** Begin **

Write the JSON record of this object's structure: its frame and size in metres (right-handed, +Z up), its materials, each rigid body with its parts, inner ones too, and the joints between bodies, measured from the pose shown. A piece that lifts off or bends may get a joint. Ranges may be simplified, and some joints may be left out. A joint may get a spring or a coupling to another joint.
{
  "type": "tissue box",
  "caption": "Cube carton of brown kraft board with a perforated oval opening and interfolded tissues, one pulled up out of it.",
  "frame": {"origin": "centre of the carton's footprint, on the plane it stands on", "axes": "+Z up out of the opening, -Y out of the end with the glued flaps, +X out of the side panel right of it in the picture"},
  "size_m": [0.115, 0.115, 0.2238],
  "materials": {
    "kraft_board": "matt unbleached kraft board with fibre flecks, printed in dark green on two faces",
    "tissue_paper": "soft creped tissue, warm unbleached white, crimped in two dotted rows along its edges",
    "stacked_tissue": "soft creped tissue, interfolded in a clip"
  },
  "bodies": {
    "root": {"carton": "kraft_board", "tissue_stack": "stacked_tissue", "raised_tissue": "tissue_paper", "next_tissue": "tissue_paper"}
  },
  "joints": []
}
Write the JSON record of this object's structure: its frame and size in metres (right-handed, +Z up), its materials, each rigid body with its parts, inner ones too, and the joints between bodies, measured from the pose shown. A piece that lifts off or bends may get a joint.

** End **

**Written task**: Copy the material above verbatim.

**Correct response**:
Write the JSON record of this object's structure: its frame and size in metres (right-handed, +Z up), its materials, each rigid body with its parts, inner ones too, and the joints between bodies, measured from the pose shown. A piece that lifts off or bends may get a joint. Ranges may be simplified, and some joints may be left out. A joint may get a spring or a coupling to another joint.
{
  "type": "tissue box",
  "caption": "Cube carton of brown kraft board with a perforated oval opening and interfolded tissues, one pulled up out of it.",
  "frame": {"origin": "centre of the carton's footprint, on the plane it stands on", "axes": "+Z up out of the opening, -Y out of the end with the glued flaps, +X out of the side panel right of it in the picture"},
  "size_m": [0.115, 0.115, 0.2238],
  "materials": {
    "kraft_board": "matt unbleached kraft board with fibre flecks, printed in dark green on two faces",
    "tissue_paper": "soft creped tissue, warm unbleached white, crimped in two dotted rows along its edges",
    "stacked_tissue": "soft creped tissue, interfolded in a clip"
  },
  "bodies": {
    "root": {"carton": "kraft_board", "tissue_stack": "stacked_tissue", "raised_tissue": "tissue_paper", "next_tissue": "tissue_paper"}
  },
  "joints": []
}
Write the JSON record of this object's structure: its frame and size in metres (right-handed, +Z up), its materials, each rigid body with its parts, inner ones too, and the joints between bodies, measured from the pose shown. A piece that lifts off or bends may get a joint.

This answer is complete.